In questa situazione alla New Orleans il sindaco V. decide di trasferire i seimila aitanti abitanti in una tendopoli allestita a Cinecittà e a ridosso di un Ipermercato dove la rabbia degli sfollati e l'irrefrenabile desiderio della "roba" fanno scattare un meccanismo fuori dagli argini della razionalità, destinato a cambiare persino gli equilibri meteorologici della città eterna. In questo romanzo d'amore droga e odio di classe edito dall'Agenzia X il Duka si prodiga anche in consigli per i viandanti: "Con le sostanze devi stare attento - ogni tanto rischi di annegarci dentro.
È come fare surf.

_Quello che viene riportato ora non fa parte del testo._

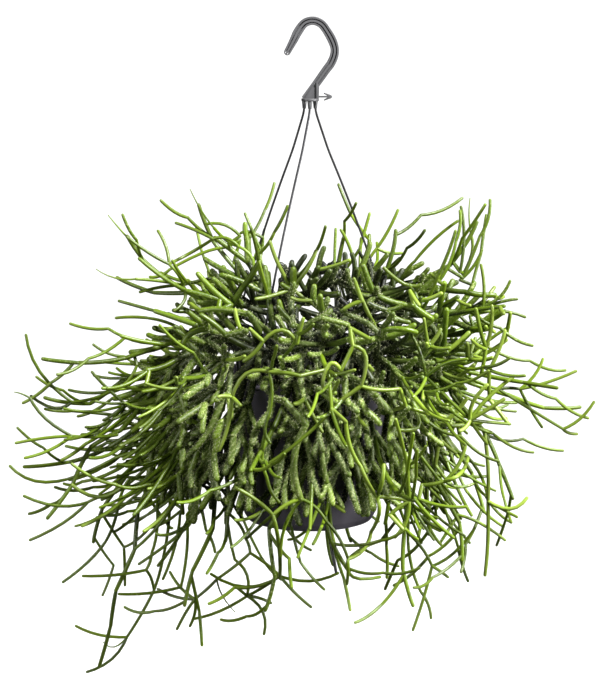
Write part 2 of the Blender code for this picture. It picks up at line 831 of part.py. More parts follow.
def share_of_reach(point, thick):
    """How far out a point lies: 0 on the axis, 1 at the reach of the mound or of the longest stems."""
    height = min(max(seen_height(point), REACHES[-1][0]), REACHES[0][0])
    upper, lower = next(rows for rows in zip(REACHES, REACHES[1:]) if rows[1][0] <= height)
    t = (upper[0] - height) / (upper[0] - lower[0])
    row = [first + (second - first) * t for first, second in zip(upper, lower)]
    left, right = row[1 if thick else 2], row[3 if thick else 4]
    across = left if point.x < 0 else right
    return math.hypot(point.x / across, 2 * point.y / (left + right))


def within_bounds(point, thick):
    """Whether a twig may end here. The lower part of the pot is left to show between the thick ones."""
    over_pot = point.z < POT_SHOWS_BELOW and point.xy.length < POT_SHOWS_WITHIN
    if thick and over_pot:
        return False
    in_height = seen_height(point) > REACHES[-1][0] and point.z < FOLIAGE_TOP
    return in_height and share_of_reach(point, thick) < 1


def grow_twig(buds, thick, choices, space, draw):
    """Add one twig where the fewest others stand, from the free ways that some tries find."""
    radius = (THICK_TWIG_RADIUS if thick else THIN_TWIG_RADIUS) * TWIG_CORNER
    radii = [radius * TWIG_NECK, radius, radius * BLUNT_TIP]
    found = []
    for _ in range(TWIG_ATTEMPTS):
        bud = draw.choice(buds)
        points, heading = twig_line(bud, thick, draw)
        free = space.free(bud[0]["name"], points, radii, OWN_PLANT_ROOM, TWIG_START_ROOM)
        if free and within_bounds(points[-1], thick):
            crowd = space.crowding(points[-1]) * (FACE_FAVOUR - min(share_of_reach(points[-1], True), 1))
            found.append((crowd, len(found), bud, points, heading))
        if len(found) == choices:
            break
    if not found:
        return
    _, _, bud, points, heading = min(found)
    stem = bud[0]
    space.add(stem["name"], points, radii)
    stem["twigs"].append((points, radii))
    buds.append((stem, points[-1] - heading * BUD_OFFSET, heading))
    buds.append((stem, points[1] + heading * BUD_OFFSET, heading))


def grow_twigs(stems, space, draw):
    """Fork the ends of the leading shoots, fill the mound with thick twigs and fringe it with thin ones."""
    for stem in stems:
        for bud in leader_buds(stem)[-2:]:
            grow_twig([bud], False, 1, space, draw)
    buds = [bud for stem in stems for bud in leader_buds(stem)]
    for _ in range(THICK_TWIGS):
        grow_twig(buds, True, TWIG_CHOICES, space, draw)
    for _ in range(THIN_TWIGS):
        grow_twig(buds, False, TWIG_CHOICES, space, draw)


def make_stems(stems, material, collection):
    """One fused solid for each rooted stem."""
    for stem in stems:
        leader = tube("leader", *stem["leader"], LEADER_SIDES)
        twigs = [tube("twig", points, radii, TWIG_SIDES) for points, radii in stem["twigs"]]
        solid = combine(leader, twigs, "UNION")
        keep(solid, stem["name"], material, collection, 60)


def fill_space():
    """The space with the hanger wires, their stops and the pot's ears in it."""
    space = Space()
    for side, azimuth in EAR_AZIMUTHS.items():
        route = wire_route(side)
        space.add("wire", route, [WIRE_RADIUS] * len(route))
        below = [route[-1], route[-1] - Vector((0.0, 0.0, WIRE_STOP_HEIGHT))]
        space.add("stop", below, [WIRE_STOP_RADIUS] * 2)
        inner = around(azimuth, POT_LIP_RADIUS, EAR_TOP)
        outer = around(azimuth, EAR_REACH - EAR_HALF_WIDTH / 2, EAR_TOP)
        space.add("ear", [inner, outer], [EAR_HALF_WIDTH] * 2)
    return space


def main():
    empty_scene()
    collection = new_collection("potted_mistletoe_cactus")
    plastic = make_material("hook_plastic", (0.115, 0.115, 0.120), 0.45)
    wire_plastic = make_material("wire_plastic", (0.045, 0.045, 0.047), 0.40)
    pot_plastic = make_material("pot_plastic", (0.050, 0.046, 0.056), 0.45)
    mix = make_material("potting_mix", (0.060, 0.040, 0.026), 0.95)
    green = make_material("cactus_stem", (0.150, 0.270, 0.050), 0.50)
    make_hook(plastic, collection)
    make_wires(wire_plastic, collection)
    make_pot(pot_plastic, collection)

    draw = random.Random(SEED)
    space = fill_space()
    stems = grow_leaders(space, draw)
    grow_twigs(stems, space, draw)
    make_soil([stem["root"] for stem in stems], mix, collection)
    make_stems(stems, green, collection)


main()
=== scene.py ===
# %% [markdown]
# # A mistletoe cactus in a hanging pot
#
# The packed model gives every piece its place and size: a hook, three wires, a pot, its soil and 52 rooted
# stems drawn with few faces. This lesson dresses it. The hook, wires, pot and stems are made again with fine
# meshes that follow the plain ones, more stems and their bristles are added, and each surface gets a finish.

import json
import math
import random
from collections import namedtuple

import bmesh
import bpy
import numpy as np
from mathutils import Matrix, Vector

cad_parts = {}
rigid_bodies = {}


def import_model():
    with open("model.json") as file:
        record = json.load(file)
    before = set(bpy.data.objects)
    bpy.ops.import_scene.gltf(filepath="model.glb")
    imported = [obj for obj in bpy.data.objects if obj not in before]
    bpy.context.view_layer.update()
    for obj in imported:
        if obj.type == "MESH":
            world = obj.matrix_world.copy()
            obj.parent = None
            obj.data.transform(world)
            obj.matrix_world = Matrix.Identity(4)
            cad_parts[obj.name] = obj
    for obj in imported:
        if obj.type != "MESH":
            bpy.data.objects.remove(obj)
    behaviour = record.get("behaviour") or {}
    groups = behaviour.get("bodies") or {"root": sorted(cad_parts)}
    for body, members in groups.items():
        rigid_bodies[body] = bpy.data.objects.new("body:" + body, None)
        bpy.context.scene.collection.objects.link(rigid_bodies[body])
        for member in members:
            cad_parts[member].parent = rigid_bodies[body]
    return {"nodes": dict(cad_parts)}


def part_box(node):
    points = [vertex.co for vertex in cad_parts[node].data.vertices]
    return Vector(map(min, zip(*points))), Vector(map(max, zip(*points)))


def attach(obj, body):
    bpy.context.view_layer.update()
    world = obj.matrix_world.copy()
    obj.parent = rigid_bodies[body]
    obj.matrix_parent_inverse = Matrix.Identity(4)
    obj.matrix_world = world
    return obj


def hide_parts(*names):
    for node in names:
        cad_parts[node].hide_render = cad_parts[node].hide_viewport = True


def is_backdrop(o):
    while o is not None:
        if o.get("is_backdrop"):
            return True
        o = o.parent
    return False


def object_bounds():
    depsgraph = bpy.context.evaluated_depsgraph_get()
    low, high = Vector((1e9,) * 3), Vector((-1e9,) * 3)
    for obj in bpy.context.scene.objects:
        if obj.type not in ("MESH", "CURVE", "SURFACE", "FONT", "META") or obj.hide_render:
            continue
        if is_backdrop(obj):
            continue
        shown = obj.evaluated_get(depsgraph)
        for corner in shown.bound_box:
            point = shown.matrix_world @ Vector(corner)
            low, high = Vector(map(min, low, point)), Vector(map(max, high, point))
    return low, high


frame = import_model()
cad_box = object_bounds()
print("nodes:", len(frame["nodes"]))
print("CAD box:", [[round(value, 4) for value in corner] for corner in cad_box])

# %% [markdown]
# ## The camera
#
# The photograph looks at the plant from the front, from about nine degrees above the horizon and from some
# way off, so lines that run back hardly converge. A pixel of it is about 0.88 mm on the pot's axis. The lens
# follows from that, from the distance and from the picture's height in pixels.

# %% Place the camera
PIXEL = 0.00088
PICTURE_WIDTH = 600
PICTURE_HEIGHT = 683
CAMERA_AIM = Vector((-0.0085, 0.0, -0.2775))
CAMERA_DISTANCE = 2.2
CAMERA_TILT = math.radians(9)

camera_data = bpy.data.cameras.new("camera")
camera_data.sensor_fit = "VERTICAL"
camera_data.sensor_height = 36
camera_data.lens = camera_data.sensor_height * CAMERA_DISTANCE / (PICTURE_HEIGHT * PIXEL)
camera = bpy.data.objects.new("camera", camera_data)
bpy.context.scene.collection.objects.link(camera)
camera.location = CAMERA_AIM + CAMERA_DISTANCE * Vector((0.0, -math.cos(CAMERA_TILT), math.sin(CAMERA_TILT)))
camera.rotation_euler = (math.pi / 2 - CAMERA_TILT, 0.0, 0.0)
bpy.context.scene.camera = camera
print("lens:", round(camera_data.lens, 1), "mm")

# %% [markdown]
# ## The studio
#
# The photograph shows the plant on white paper, lit from above and from the right, with deep shade between
# the stems. A floor far below the hanging pot stands for the paper. If it threw light back up, the shade
# would go grey, so the floor is hidden from every ray but the camera's, and it has a lamp of its own. A key
# lamp stands high on the right, a weaker one stands low on the right, and a third opens up the shade on the
# left. The world gives a very weak fill.

# %% Lay the floor and light it
FLOOR_HEIGHT = -1.6
FLOOR_SIZE = 300.0
PAPER_SUN_STRENGTH = 4.0
FILL_COLOUR = (1.0, 1.0, 0.92, 1.0)
FILL_STRENGTH = 0.02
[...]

Quando l'onda ti travolge non bisogna andare in panico - basta chiudere gli occhi e la bocca - ti lasci scorrere addosso la massa d'acqua e ti fai trascinare per un po' senza perdere la calma... Solo così puoi riemergere e affrontare fonda successiva''.
Ma l'apoteosi alla Nerone che scatta nel lettore di fronte al Serpentone che brucia sembra anticipare nuove apocalissi per Roma e per l'Italia dopo le conflagrazioni avvenute in quel castello di carte che nel romanzo appare il Corviale. In un crescendo megalomane non resta che rendere omaggio al Duka proprio come fa Gerardo, uno dei protagonisti: "...Penso anche a Ginevra, magari ha sentito pure lei questa bomba, l’aeroporto di Fiumicino e così vicino. Forse il rumore dell'esplosione l'ha raggiunta proprio nel momento in cui saliva la scaletta dell'aereo diretto in Corea del Nord. Forse il Duka ha calcolato anche il momento giusto per darle l'ultimo saluto... Che colpo! Un vero pugno da K.O. per Roma. BUM! Il Duka ha messo l’intera città al tappeto con un diretto in faccia, un colpo da campione.